Area served: Dubuque County.
Services include: Monthly grocery giveaways, free hot breakfast most Saturdays, free delivery of groceries.
Contact: 563-582-5947.
More information: bit.ly/3P8CoGc.
This story is part of a series in which the Telegraph Herald regularly is profiling tri-state area social service agencies.
Dubuque Area Labor Harvest’s history of service in the tri-state area runs deep.
The Labor Harvest, a volunteer-run food pantry founded and led by current and former union members, has been serving Dubuque for four decades.
The organization’s roots date back to the early 1980s, when Dubuque was in the throes of an economic downturn. Dubuque had the state’s highest unemployment rate at 23% between 1980 and 1983. Many of the jobless were union members who had been laid off by John Deere or the Dubuque Packing Co.
Activists in local union leadership took notice and began organizing food drives for their members.

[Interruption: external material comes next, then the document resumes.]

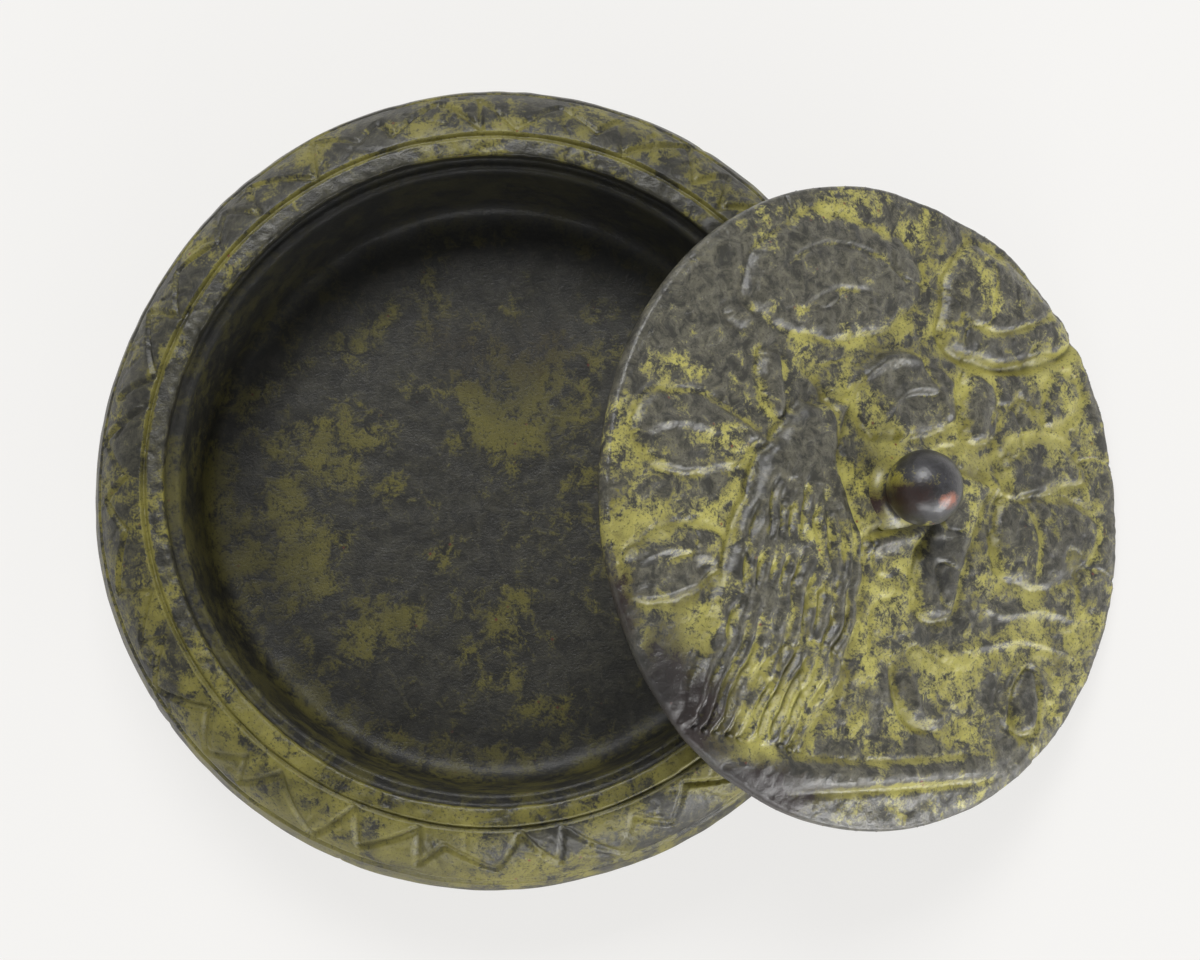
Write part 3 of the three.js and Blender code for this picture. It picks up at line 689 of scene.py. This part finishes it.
for half_width, sink, path in cut_lines:
    cuts = np.maximum(cuts, stroke(path, half_width, sink))
plants -= cuts
plants -= groove_depth * grooved_round
tool_marks = (fade(mottle(loose_x, loose_y, cell=5.5, seed=48), tool_half_width)
              * smooth(-0.2, 0.3, mottle(lid_x, lid_y, cell=8.0, seed=49)))
plants -= tool_depth * tool_marks
off_centre = np.hypot(lid_x, lid_y) / lid_radius
to_knob = np.hypot(lid_x - knob_place[0], lid_y - knob_place[1])
clear_of_knob = smooth(foot_radius - clear_inside, foot_radius + clear_outside, to_knob)
plants *= clear_of_knob * (1 - left_at_knob) + left_at_knob
wear = (0.17 * mottle(lid_x, lid_y, cell=3.6, seed=41) + 0.1 * mottle(lid_x, lid_y, cell=1.5, seed=42)
        + 0.08 * mottle(lid_x, lid_y, cell=0.75, seed=43))
rolled = edge_drop * smooth(edge_drop_start, 1.0, off_centre) ** 2
crowned = lid_edge + lid_crown * (1 - off_centre**2) - rolled
lid_z = crowned + plants + wear * smooth(0, 1.5, to_knob - foot_radius + 0.5)
face_points = np.stack([lid_x, lid_y, lid_z], axis=-1).reshape(-1, 3)

# The edge goes on from the face's rim over its round, down the side and in under the disc:
# how far out each row stands, and for the side's rows their share of its height.
grid = np.arange((cells + 1) ** 2).reshape(cells + 1, cells + 1)
lid_faces = np.stack([grid[:-1, :-1], grid[1:, :-1], grid[1:, 1:], grid[:-1, 1:]], axis=-1)
lid_faces = lid_faces.reshape(-1, 4).tolist()
loop = np.concatenate([grid[-1, :-1], grid[:0:-1, -1], grid[0, :0:-1], grid[:-1, 0]])
rim_points = face_points[loop]
rim_out = rim_points[:, :2] / np.linalg.norm(rim_points[:, :2], axis=1)[:, None]
side_top = rim_points[:, 2] - lid_round
side_rows = [(lid_round, 0.66), (lid_round, 0.33), (lid_round * 0.95, 0.12), (lid_round * 0.5, 0.0),
             (-6.0, 0.0), (-20.0, 0.0)]
edge_rows = [(lid_round * math.sin(a), rim_points[:, 2] - lid_round * (1 - math.cos(a)))
             for a in np.linspace(0, math.pi / 2, 6)[1:]]
edge_rows += [(out, side_top * share) for out, share in side_rows]
lid_points = face_points
ring = loop
for out, heights in edge_rows:
    next_ring = np.arange(len(loop)) + len(lid_points)
    lid_points = np.concatenate([lid_points, np.column_stack([rim_points[:, :2] + rim_out * out, heights])])
    lid_faces += np.stack([ring, next_ring, np.roll(next_ring, -1), np.roll(ring, -1)], axis=-1).tolist()
    ring = next_ring
middle_index = len(lid_points)
lid_points = np.concatenate([lid_points, np.zeros((1, 3))])
lid_faces += [[a, middle_index, b] for a, b in zip(ring.tolist(), np.roll(ring, -1).tolist())]

# Patina on the lid: yellow lies in every hollow and in patches at the right and the left
# edge, a dark brown stain covers the lower left, and the high forms are rubbed graphite.
face_x, face_y = lid_points[:, 0], lid_points[:, 1]
raised_share = np.clip(plants.ravel() / 1.3, 0, 1)
lines = np.maximum.reduce([flutes, np.clip(cuts / 0.6, 0, 1), 0.5 * grooved_round, 0.5 * tool_marks])
hollow = np.zeros(len(lid_points))
hollow[:len(face_points)] = 0.2 * (1 - raised_share) + 0.6 * lines.ravel() - 0.1 * raised_share
soft_cloud = (0.5 * mottle(face_x, face_y, cell=5.0, seed=61)
              + 0.3 * mottle(face_x, face_y, cell=2.0, seed=62))
yellow = patch(face_x, face_y, [
    (-41, -5, 4, 5, 0.8), (-31, -20, 4, 7, 0.7), (30, -18, 9, 6, 0.8), (14, -21, 7, 6, 0.5),
    (22, 24, 12, 3, 0.7), (-22, -3, 6, 4, 0.4), (34, 8, 5, 8, 0.45), (12, 8, 5, 4, 0.5), (28, -29, 8, 5, 0.5),
    (-33, 6, 8, 3, 0.6), (-17, -24, 9, 8, 0.8), (-10, -8, 4, 9, 0.6), (22, 31, 10, 5, 0.9),
    (-33, -9, 6, 3, 0.6), (5, 24, 6, 3, 0.5), (-2, 9, 3, 6, 0.9)])
smooth_grey = patch(face_x, face_y, [(-26, 26, 13, 11, 1.0), (-8, 31, 12, 7, 0.8), (-16, 8, 5, 6, 0.7)])
brown_stain = patch(face_x, face_y, [(-33, -28, 8, 9, 1.0), (-22, -38, 12, 4, 0.9), (-41, -16, 3, 8, 0.6)])
# Dark patches: the stones, the drooping limb and the lower left rim are painted dark. Painted shade darkens
# the slit under the knob, the groove under the upper bough, the hollow inside the shoot and the hollow beside
# the curved cut low in the middle.
dark_paint_and_shade = patch(face_x, face_y, [
    (29, -5, 9, 5, 0.6), (27, 6, 6, 3, 0.5), (-36, -26, 7, 9, 0.75), (-24, -37, 10, 4, 0.6),
    (9, -8, 3.5, 8, 0.6), (22, 22.5, 9, 2, 0.4), (24.5, -26, 2, 4, 0.6), (2, -2.6, 5, 1.2, 0.8),
    (4, -24, 3, 4, 0.4)])
lid_marks = {
    "olive": np.clip(0.17 + hollow + 0.34 * yellow + 0.22 * soft_cloud - 0.4 * smooth_grey, 0, 1),
    "brown": np.clip(0.1 + brown_stain + 0.25 * soft_cloud - 0.2 * smooth_grey, 0, 1),
    "shade": np.clip(dark_paint_and_shade * (0.8 + soft_cloud), 0, 0.75),
}
lid = make_piece("lid_relief_disc", placed(lid_points, lid_origin), lid_faces, lid_marks)
lid_clay = waxed_bronzed_clay(
    "waxed_bronzed_clay_lid", graphite=("#2c2b23", "#625f50"), olives=("#67612b", "#a49e51"),
    stain="#21130f", grain_bump=0.6, daub_bump=0.35, wax=0.6)
lid.data.materials.append(lid_clay)
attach(lid, "lid")
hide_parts("lid")

# Grit. Coarse sand in the clay stands out of the lid all over in tiny waxed grains, which
# catch the light. A rule strews them, and each takes the patina of the place where it sits.
grit_tree = bpy.data.node_groups.new("strewn_grit", "GeometryNodeTree")
for label, kind in (("Surface", "NodeSocketGeometry"), ("Grain radius", "NodeSocketFloat"),
                    ("Grains per square metre", "NodeSocketFloat"), ("Clay", "NodeSocketMaterial")):
    grit_tree.interface.new_socket(label, in_out="INPUT", socket_type=kind)
grit_tree.interface.new_socket("Grit", in_out="OUTPUT", socket_type="NodeSocketGeometry")
given = add_node(grit_tree, "NodeGroupInput").outputs
strewn = add_node(grit_tree, "GeometryNodeDistributePointsOnFaces", {
    "Mesh": given["Surface"], "Density": given["Grains per square metre"], "Seed": 17})
grain_ball = add_node(grit_tree, "GeometryNodeMeshIcoSphere", {
    "Radius": given["Grain radius"], "Subdivisions": 1})
odd_shape = add_node(grit_tree, "FunctionNodeRandomValue", {
    "Min": (0.5, 0.5, 0.3), "Max": (1.3, 1.3, 0.8), "Seed": 5}, data_type="FLOAT_VECTOR")
grains = add_node(grit_tree, "GeometryNodeInstanceOnPoints", {
    "Points": strewn.outputs["Points"], "Instance": grain_ball.outputs["Mesh"],
    "Rotation": strewn.outputs["Rotation"], "Scale": odd_shape.outputs["Value"]})
fused = add_node(grit_tree, "GeometryNodeRealizeInstances", {"Geometry": grains.outputs["Instances"]})
coated = add_node(grit_tree, "GeometryNodeSetMaterial", {
    "Geometry": fused.outputs["Geometry"], "Material": given["Clay"]})
add_node(grit_tree, "NodeGroupOutput", {"Grit": coated.outputs["Geometry"]})

strewing = lid.modifiers.new("strewn_grit", "NODES")
strewing.node_group = grit_tree
chosen = {"Grain radius": 0.13 * MM, "Grains per square metre": 240000.0, "Clay": lid_clay}
for socket in grit_tree.interface.items_tree:
    if socket.in_out == "INPUT" and socket.name in chosen:
        strewing[socket.identifier] = chosen[socket.name]
evaluated = lid.evaluated_get(bpy.context.evaluated_depsgraph_get())
grit_mesh = bpy.data.meshes.new_from_object(evaluated)
lid.modifiers.remove(strewing)
grit_mesh.name = "lid_grit"
grit = bpy.data.objects.new("lid_grit", grit_mesh)
bpy.context.scene.collection.objects.link(grit)
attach(grit, "lid")

# Table and light. A sheet of matt white paper on a table, a large soft lamp high behind the
# object, two low strips in front that draw the white glints, and an even room that is dimmer
# straight overhead. The camera sees most of the paper at its own white, so shadows stay faint.
table_reach = 3.0
own_white = 0.8
table_corners = [(x * table_reach, y * table_reach, 0) for x, y in ((-1, -1), (1, -1), (1, 1), (-1, 1))]
table_mesh = bpy.data.meshes.new("table")
table_mesh.from_pydata(table_corners, [], [(0, 1, 2, 3)])
table = bpy.data.objects.new("table", table_mesh)
bpy.context.scene.collection.objects.link(table)
paper = bpy.data.materials.new("matt_white_paper")
paper.use_nodes = True
tree = paper.node_tree
tree.nodes.clear()
seen = add_node(tree, "ShaderNodeLightPath").outputs["Is Camera Ray"]
lit = add_node(tree, "ShaderNodeBsdfDiffuse", {"Color": linear("#ebe9e6")})
bare = add_node(tree, "ShaderNodeEmission", {"Color": linear("#f5f4f2"), "Strength": 1.0})
bare_share = add_node(tree, "ShaderNodeMath", {0: seen, 1: own_white}, operation="MULTIPLY")
sheet = add_node(tree, "ShaderNodeMixShader", {
    0: bare_share.outputs["Value"], 1: lit.outputs["BSDF"], 2: bare.outputs["Emission"]})
add_node(tree, "ShaderNodeOutputMaterial", {"Surface": sheet.outputs["Shader"]})
table_mesh.materials.append(paper)


def add_lamp(name, place, target, size, power):
    """A soft rectangular lamp that faces a target, in metres and watts."""
    lamp = bpy.data.lights.new(name, "AREA")
    lamp.shape = "RECTANGLE"
    lamp.size, lamp.size_y = size
    lamp.energy = power
    holder = bpy.data.objects.new(name, lamp)
    holder.location = place
    holder.rotation_euler = (Vector(target) - Vector(place)).to_track_quat("-Z", "Y").to_euler()
    bpy.context.scene.collection.objects.link(holder)


add_lamp("key_lamp", place=(-0.1, 0.5, 0.7), target=(0.01, 0, 0), size=(0.5, 0.35), power=5.8)
add_lamp("front_strip", place=(0.05, -0.62, 0.26), target=(0.02, 0, 0.01), size=(0.4, 0.1), power=1.5)
add_lamp("corner_strip", place=(0.56, -0.52, 0.13), target=(0.05, -0.02, 0.02), size=(0.5, 0.12), power=4.2)
low_strength, overhead_strength = 0.55, 0.12
dims_from, dims_to = 0.55, 0.95
room = bpy.data.worlds.new("even_room")
room.use_nodes = True
room_tree = room.node_tree
backdrop = room_tree.nodes["Background"].inputs
backdrop["Color"].default_value = linear("#f2f3f5")
way_out = add_node(room_tree, "ShaderNodeTexCoord").outputs["Generated"]
way_up = add_node(room_tree, "ShaderNodeSeparateXYZ", {"Vector": way_out}).outputs["Z"]
overhead = add_node(room_tree, "ShaderNodeMapRange", {
    "Value": way_up, "From Min": dims_from, "From Max": dims_to,
    "To Min": low_strength, "To Max": overhead_strength})
room_tree.links.new(overhead.outputs["Result"], backdrop["Strength"])
bpy.context.scene.world = room

# The camera looks down from where the photograph was taken, its place worked out from the
# outlines of the bowl, the mouth, the lid and the knob.
camera_tilt = 6.1
camera = bpy.data.cameras.new("camera")
camera.sensor_width = 36.0
camera.lens = 76.5
viewer = bpy.data.objects.new("camera", camera)
viewer.location = (0.0144, -0.0366, 0.3624)
viewer.rotation_euler = (math.radians(camera_tilt), 0, 0)
bpy.context.scene.collection.objects.link(viewer)
bpy.context.scene.camera = viewer
bpy.context.scene.view_settings.view_transform = "Standard"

“We had people that were always concerned about the citizens of the community and their needs and pushed us to be involved,” said Dan White, a retired member of UAW Local 94 who served as its president for 21 years.
Those food drives eventually opened up to the general public and gradually became a regular event, according to Tom Townsend, treasurer for the Labor Harvest and business manager for IBEW Local 704.
Today, the Labor Harvest gives away boxes of groceries to families in need every second Saturday of the month and serves hot breakfast other Saturdays of the month. The Labor Harvest served 289 breakfasts last week, Townsend said.
The group also began delivering groceries to people’s homes during the COVID-19 pandemic and continues to do so every first and third Saturday of the month.
Twenty to 25 people volunteer for the monthly grocery giveaway, Townsend said, while another six to eight work on the weekly hot breakfast. Some 15 to 20 volunteers drive across the county to deliver groceries every other week.
The organization’s scope so far has been limited to Dubuque County, but members are prepared to deliver further — provided a volunteer is willing to make the drive.
“At this point, I haven’t had any volunteers talk to me about gas costs, but I’m waiting,” Townsend said, chuckling.
Like many food banks in the tri-state area and nationwide, the Labor Harvest continues to face heightened demand as federal and state pandemic aid runs out.
“Now, that’s pretty much dried up, and we’re back to pre-COVID funding, and we’re spending probably three times what we were before,” Townsend said.
Because of the large quantity of groceries the organization purchases on a weekly basis, Labor Harvest members prefer cash to donations of food.
And the organization always is open to more volunteers.
“Anyone who wants to come down and help out, we’re open to that,” Townsend said.